The core of Cheong and her colleagues’ composite metric is a measure of how quickly a defensive back’s trajectory diminishes his distance from the targeted receiver. Other factors include the distance the defender covers relative to the maximum distance he could have covered at top NFL speeds and whether the defender moves at superhuman speeds, which incurs a penalty in the scoring.

Defender ghosting.png
At left is the deep-learning model's projected trajectory for player 3, a defensive back, when player 6 is the targeted receiver; at right is the projected trajectory when player 7 is targeted.

When the AWS researchers apply their metric to actual NFL trajectories, they get an average score of -0.1036; the score is negative because it indicates that the defender is closing the distance between himself and the receiver. When they apply their metric to the trajectories their model predicts, they get an average score of -0.0825 — not quite as good, but in the same ballpark.

When, however, they distort the input data so that the starting orientation and velocity of 25% of defenders are random — that is, 25% of players are totally out of the play to begin with — the score goes up to a positive 0.0425. That’s a further indication that their metric captures information about the quality of the defensive backs’ play.

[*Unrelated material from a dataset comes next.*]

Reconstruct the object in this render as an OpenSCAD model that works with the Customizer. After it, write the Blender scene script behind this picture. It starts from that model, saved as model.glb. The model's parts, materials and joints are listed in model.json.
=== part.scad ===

NFL offenses are incredibly complex, with many moving parts, and getting a statistical handle on them is much more difficult than, say, characterizing the one-on-one confrontations between a pitcher and hitter in baseball. All over the Internet, for instance, debate is raging about whether Tom Brady’s success in Tampa Bay proves that his former coach, Bill Belichick, gets too much credit for the New England Patriots’ nine Super Bowl trips in 17 years.

These types of arguments will probably go on forever; they’re part of the fun of sports fandom. But at the very least, Next Gen Stats powered by AWS should help make them more coherent.

Editor's note: The opening paragraphs of this article were revised to reflect the outcome of Super Bowl LV.